I watched Shrek 2 d!! FINALLY! ahahah..thank you chiu yen!! I especially loved the pinnochio part, where he was supposed to tell a lie. MUahahah...lawak man...Hillarious!

gonna be super busy this week. College, moral test, family night practices, cf, cg...etcc..but i guess it's good lah. The more activities i have, the more productive i'll be. Or else, i'l be sleeping nia.

yay, going for Baskin later. Sg. Dua. anyone wana come?? I'll be going with my frens at 5.30 or so to grab some sweet,high-caloried, fattening cream (guilty already? muahahah )

feeling great today! no monday blues, surprisingly.

ohya, deb, cyen and anyone else who's crazy over the shopaholic series, the new book is out!!!! "shopaholic and sister"...it wont be out till september 2004, i think.
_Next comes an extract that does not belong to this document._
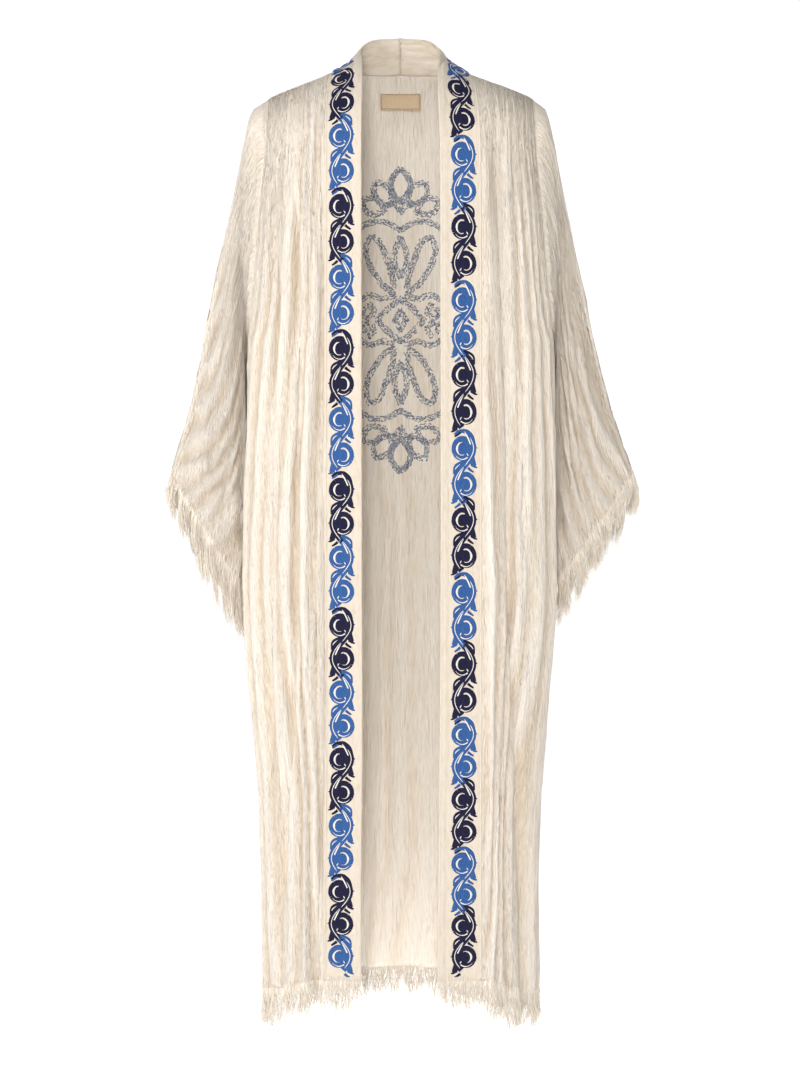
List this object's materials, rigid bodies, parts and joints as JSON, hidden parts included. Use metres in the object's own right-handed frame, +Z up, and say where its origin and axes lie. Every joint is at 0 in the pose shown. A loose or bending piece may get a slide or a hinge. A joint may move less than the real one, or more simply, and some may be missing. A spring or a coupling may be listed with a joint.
{
  "type": "open-front kimono robe",
  "caption": "Long open-front kimono robe of crinkled cotton gauze with wide hanging sleeves, embroidered front bands and fringed cuffs and hem.",
  "frame": {"origin": "between the shoulders on the centre line, at the height of the neck's root, where the wearer's shoulders hold the robe", "axes": "+Z up the robe towards the neck, +Y from the open front to the back, +X from the wearer's right to the wearer's left"},
  "size_m": [0.6118, 0.2113, 1.3034],
  "materials": {
    "gauze": "crinkled cream cotton gauze, matt and slightly sheer",
    "band": "folded cream cotton with dark blue and mid blue chain-stitch scroll embroidery",
    "label": "small plain woven label, tan, matt",
    "fringe": "loose cream cotton threads"
  },
  "bodies": {
    "root": {"back": "gauze", "front_right": "gauze", "front_left": "gauze", "sleeve_right_front": "gauze", "sleeve_right_back": "gauze", "sleeve_left_front": "gauze", "sleeve_left_back": "gauze", "band_right": "band", "band_left": "band", "label": "label", "fringe_hem_back": "fringe", "fringe_hem_right": "fringe", "fringe_hem_left": "fringe", "fringe_cuff_right": "fringe", "fringe_cuff_left": "fringe"}
  },
  "joints": []
}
YAY!

Posted by sqrewloose at 02:20 PM | 1 luvs me!

It hurts, but He hurted more

persecutions...hmm...have been thinking about this. Pastor Joseph mentioned something about persecutions we face as Christians. And was talking to Varsha and Li ting about it too. well, i guess, everyone faces this one way or another. It may come like a Big Bang to some ppl while, the others get it subtlely.

you see, sometimes, ppl call me "holy". Holy, not in the sense that i carry the bible and preach, but i guess it's my principles, and the way i see things. we can never deny that as Christians, we see some things from a totally different perspective. And, it may differ from the "general" thinking. Actually, it hurts sometimes. Especially when Christians themselves call us that. And, hello?? arent we supposed to live like that?? But then again, it varies with individuals lah. But even as im typing this, i'm reminded that: "If you're gonna be ashamed of me, I'll be ashamed of you before my Father" (paraphrased) So, i guess this speaks for itself.

Posted by sqrewloose at 02:43 PM | 2 luvs me!